One by one, we continue along the thin, worn path carved through the snowy crest of the mountain top. The trail is more horizontal, providing a relaxing coast to the finish line. Paul, who is carrying Sieu’s backpack, instructs us to remove our headlamps. “Look up!”, he says. As we remove our headlamps and look up, we can clearly see the millions of star that are sprinkled throughout the galaxy above, which shine bright through the thin atmosphere of the high altitude. It’s a sight like no other that would be impossible to capture by film, so instead, I pause for a second to fully immerse myself in the moment. Absolutely stunning.

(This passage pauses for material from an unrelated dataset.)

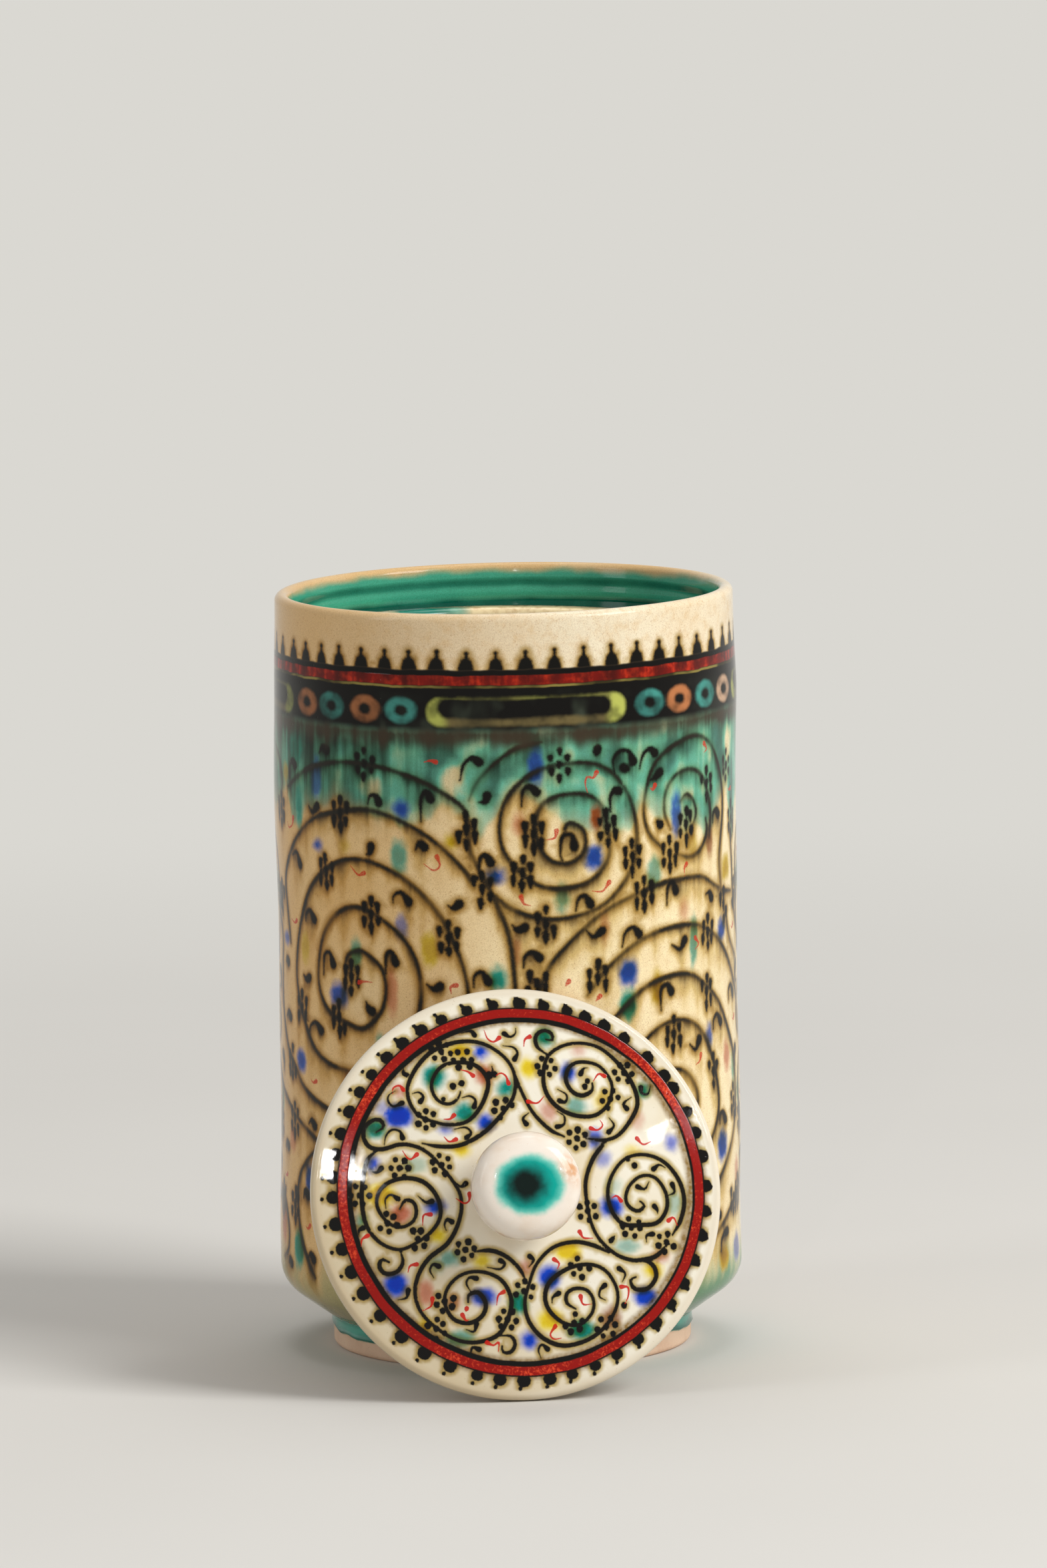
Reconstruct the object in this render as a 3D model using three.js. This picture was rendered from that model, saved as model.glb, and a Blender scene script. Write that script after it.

The Kilimanjaro sign is scarcely visible in the dim light of the early morning. As the darkness of the night begins to fade, I begin to realize that we are truly on top of the world. Below us, there is a blanket of clouds covering everything that we have left behind. It reminds me of when I would take the plane as a child; I would sit next to the window and watch as the plane pierced through the clouds during take off. I would imagine what it would be like to stand amongst those rolling hills of clouds. Today, I stand as a mortal in that heavenly abode of the divine.
As we approach the sign for the summit, I feel slightly torn between watching the beauty of the sun rising on the horizon behind us and taking in the victory of reaching this sign, which symbolizes that we are standing at the highest peak on the continent of Africa. For years, I have seen pictures of this very sign but never in my life did I think that I would have the opportunity to stand in front of it. My thoughts are interrupted by someone grabbing me around the waist! I look down and see Sieu, in a drunken, giddy state. Although, the lack of oxygen from the high altitude is getting to him, he is also exhilarated that we have actually made it to the summit. Together.